Here's a new one from the co-writer of Jonathan Pie. He's written such fine essays as It's time us left-wingers stood up to PC.
Labour needs to drop identity politics
Doyle is clearly 'left wing', thinks that people should focus on 'class' and hates 'identity politics', he says so himself. So I'm sure Noa will be nodding along with bits of this:
Patronising tweets aside, a Labour Party that fails to connect with its traditional working-class base is unlikely to find itself in power again. Latest figures put the median pre-tax income in the UK at roughly £22,400 per annum, and a fifth of workers earn salaries that fall below the living wage. Those who are struggling to sustain themselves financially tend not to be concerned with intersectional matrices of oppression. Identity politics, in its present form, is an irredeemably middle-class game. Whatever else you might say about the plummy voiced activists who recently barged into a Winston Churchill themed café in north London to protest against ‘colonialism’, it’s clear that they have a lot of time on their hands.
[...]As Mark Lilla has argued, an overemphasis on diversity has created ‘a generation of liberals and progressives narcissistically unaware of conditions outside their self-defined groups’. No civilised individual would suggest that racism, homophobia and sexism should not be tackled, but more often than not disciples of intersectionality are blind to everything but their own grievances. The realities of economic inequality are rarely addressed, because such considerations would threaten the dogmatic assumption that all straight white men are inherently ‘privileged’. If Young Labour was truly motivated by a desire for equality, its priority would be to elect a representative for working-class members.
[..]Identity politics, on the other hand, enables its proponents to appear honourable without threatening an economic system that works to their advantage. In addition, the indentitarian worldview is one that, paradoxically, finds empowerment through victimhood, which explains why its adherents are inclined to perceive intolerance where it does not exist.
But oh look, here it is, the one positive suggestion in the article.
"If Young Labour was truly motivated by a desire for equality, its priority would be to elect a representative for working-class members."

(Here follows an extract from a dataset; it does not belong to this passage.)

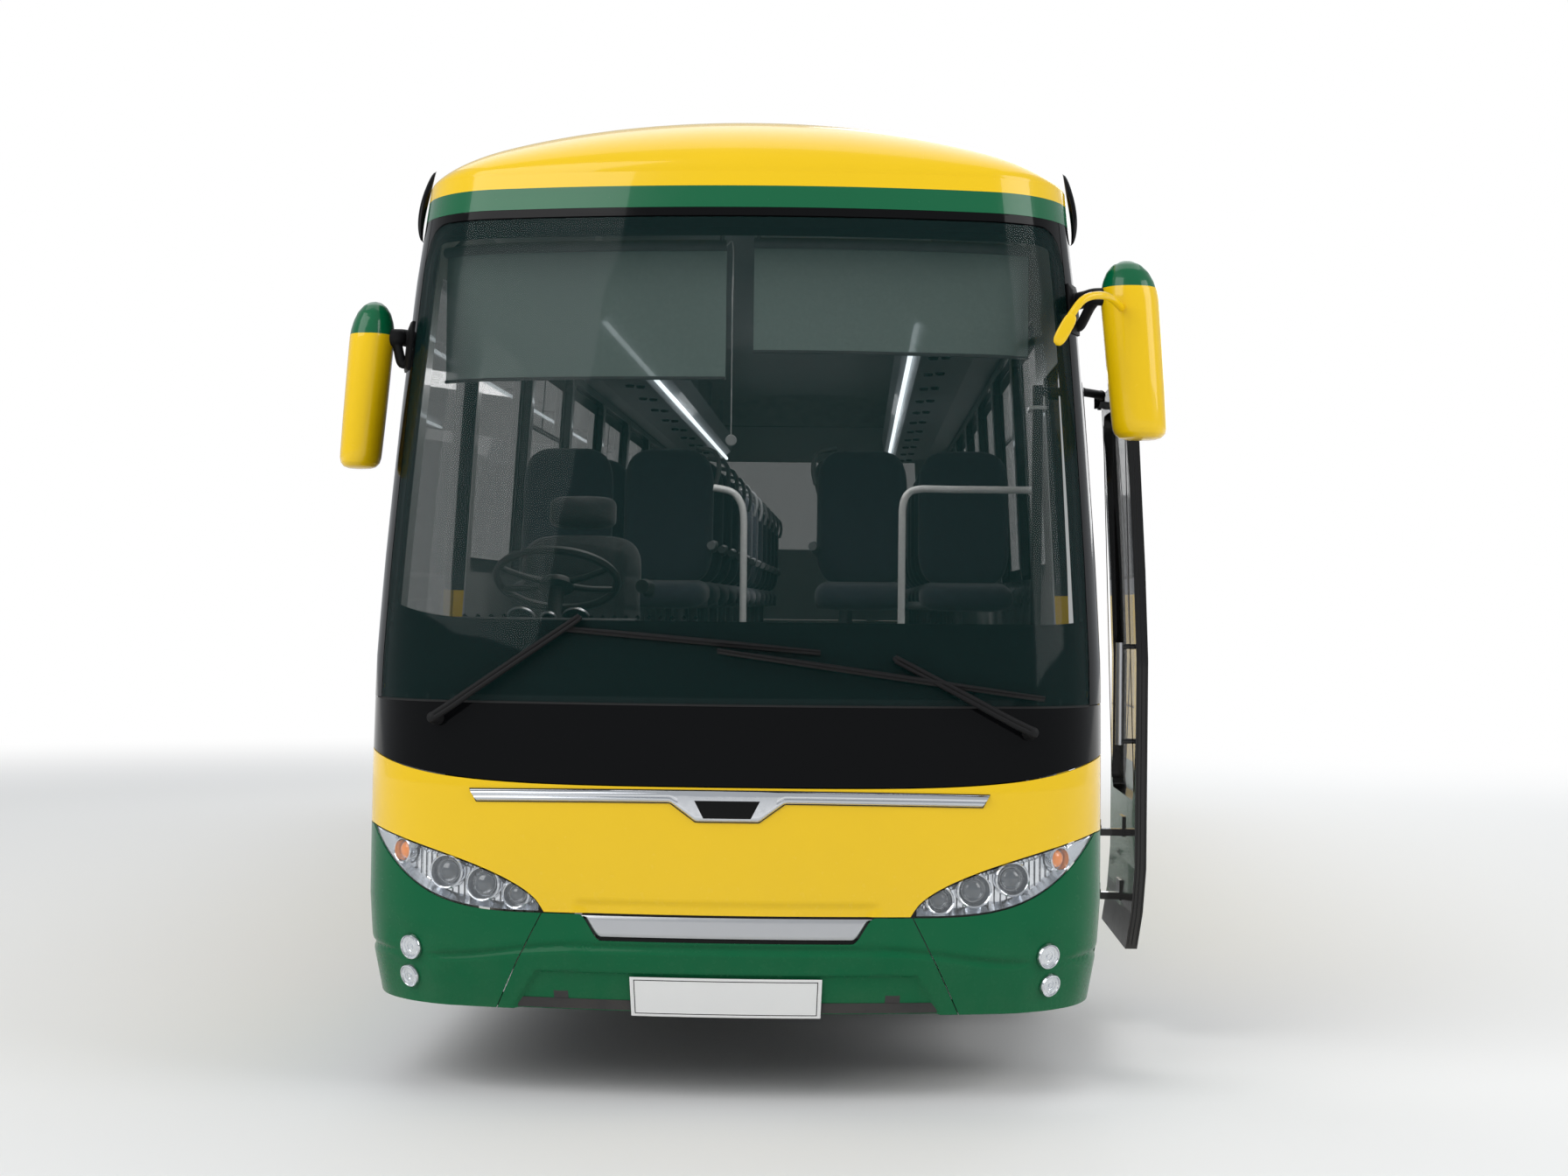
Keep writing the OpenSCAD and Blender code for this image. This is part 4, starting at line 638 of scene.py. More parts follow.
# Black mask. The gloss panel between the screen and the yellow panel, bare of any name; a
# shallow step under the screen's seam carries a thin rubber strip.
YELLOW_Z, YELLOW_TOP, LAMP_RISE = 0.629, 1.050, 0.258
LAMP_IN, LAMP_OUT = 0.613, 1.240
WAIST_Z = 0.8
GAP = 0.004


def across_x(s):
    """Distance from the middle of a place s metres along the front, at the waist."""
    return np.abs(skin(FRONT, s, WAIST_Z)[..., 0])


def yellow_top(s):
    """Upper edge of the yellow panel: level, lifting with the fifth power towards the sides."""
    return YELLOW_TOP + 0.096 * (across_x(s) / HALF) ** 5


front_plate("mask_panel", strip(REACH, lambda s: yellow_top(s) + GAP, SEAM_Z), 112, 12, 0.008,
            black_enamel, "gloss_black")
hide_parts("mask")
rubber = moulded("rubber", (0.016, 0.016, 0.016), (0.7, 1400.0, 0.2),
                 {"Specular IOR Level": 0.2})
front_plate("seam_strip", strip(SCREEN_S, SEAM_Z - 0.0035, SEAM_Z + 0.0035), 96, 2, 0.007,
            rubber, "black_plastic", 0.002)

# Yellow front panel. A gloss moulding, 8 mm thick, cut out over each headlamp; its lower edge
# turns in to a shallow trough above the bright strip.
def lamp_u(s):
    """Place along a headlamp: 0 at the inner tip, 1 at the outer."""
    return np.clip((across_x(s) - LAMP_IN) / (LAMP_OUT - LAMP_IN), 0, 1)


def lamp_top(s):
    """Upper edge of the headlamp: rises quickly from the inner tip, power 0.55."""
    return YELLOW_Z + LAMP_RISE * lamp_u(s) ** 0.55


def lamp_low(s):
    """Lower edge of the headlamp: stays low, then sweeps up, power 3.3."""
    return YELLOW_Z + LAMP_RISE * lamp_u(s) ** 3.3


def step_fold(x, edge, width):
    """Smooth step from 1 inside the edge to 0 outside it, over the width."""
    t = np.clip((edge - x) / width + 0.5, 0, 1)
    return t * t * (3 - 2 * t)


def yellow_panel(u, v):
    """Patch between the lamps' tops and the mask; the trough is a smooth step 9 mm deep."""
    s = mix(-REACH, REACH, u)
    low = np.maximum(lamp_top(s), YELLOW_Z) + GAP / 2
    z = mix(low, yellow_top(s), v ** 1.25)
    x = across_x(s)
    trough = step_fold(x, 0.505 - 0.6 * np.maximum(0, 0.675 - z), 0.03) * step_fold(z, 0.668, 0.022)
    return s, z, -0.009 * trough


front_plate("yellow_panel", yellow_panel, 240, 40, 0.008, yellow_enamel, "front_paint")
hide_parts("front_panel")

# Bumper. Three green mouldings: a middle one with a notch for the bright strip and a recessed
# field round the plate, and two corners that hold the round fog lamps in a moulded pocket.
BUMPER_LOW = 0.300
SLOT_TOP_X, SLOT_LOW_X, SLOT_LOW_Z = 0.492, 0.446, 0.543
SPLIT_TOP = float(s_at(FRONT, LAMP_IN))
SPLIT_LOW = float(s_at(FRONT, 0.792))
FOGS = ((1.082, 0.490, 0.038), (1.104, 0.387, 0.035))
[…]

Could this be a working class representative like David Blunkett? Whose dad fell into a vat of boiling water in a factory accident. He has a northern accent, which he used to tell the head of the prison service to machine gun rioting prisoners, accuse asylum seekers of 'swamping' schools, said that Roma migration to the UK would lead to race riots, voted for the Iraq War, ID cards, indefinite detention without trial, was the director and shareholder of a biotech firm, landlord, helped his ex's Filipina nanny get a fast-tracked visa while he was tightening immigration controls for everyone else.
Or maybe John Major? Grew up in Brixton after his dad's small business failed, then left school at 16 with three O Levels
Or Alan Johnson? Orphan, council house tenant, postman, former general secretary of the CWU, voter for Iraq War, author of an article in Progress magazine in 2013 which said "[trade union officials are fat, white, finger-jabbing blokes on rostrums shouting and screaming"[38] and said in 2014 that "A perception that Labour is in the pocket of the unions is damaging to the party ... The precious link between Labour and the unions becomes a liability rather than an advantage when it is allowed to look like a transaction." (obviously criticising the unions from an ultra-left perspective as an MP writing in Progress Magazine)
And because Andrew Doyle completely rejects identity politics, his test for whether someone is middle class is that they have a 'plummy' accent, because class is entirely about social background and cultural markers, not your relationship to the means of production or anything.
Now you could say that it's Spiked, is inherently in bad faith, almost a strawman of a class vs. identity position, and that'd be fair enough, it's an incredibly shit article that's been written a thousand times before. But remember this is the person who RT paid to co-write a 'satirical' news TV show for about a year, and whose colleague Tom Walker gets invited onto Andrew "Wapping" Neil's current affairs programme to talk about Why Trump Won with Michael Portillo and Rachel "Rivers of Blood' Reeves. https://www.youtube.com/watch?v=XkoRODfEMyY
Of course there's one half-sentence where he says "No civilised individual would suggest that racism, homophobia and sexism should not be tackled" so I'm sure Noa will be leaping to his defense, that actually he's really pro protests against police violence even though he doesn't mention them etc etc.
Yes the countless articles, quotes, all of which you've failed to engage with are 'nothing', but your "I don't agree", "you're wrong" posts are everything.
Just found out Adolph Reed supported Hillary Clinton not only in 2017, but also 2008:
https://louisproyect.org/2016/07/13/adolph-reed-master-of-marxism-clinto...
All that effort he puts into class reductionism only to end up supporting Hillary Clinton over and over again.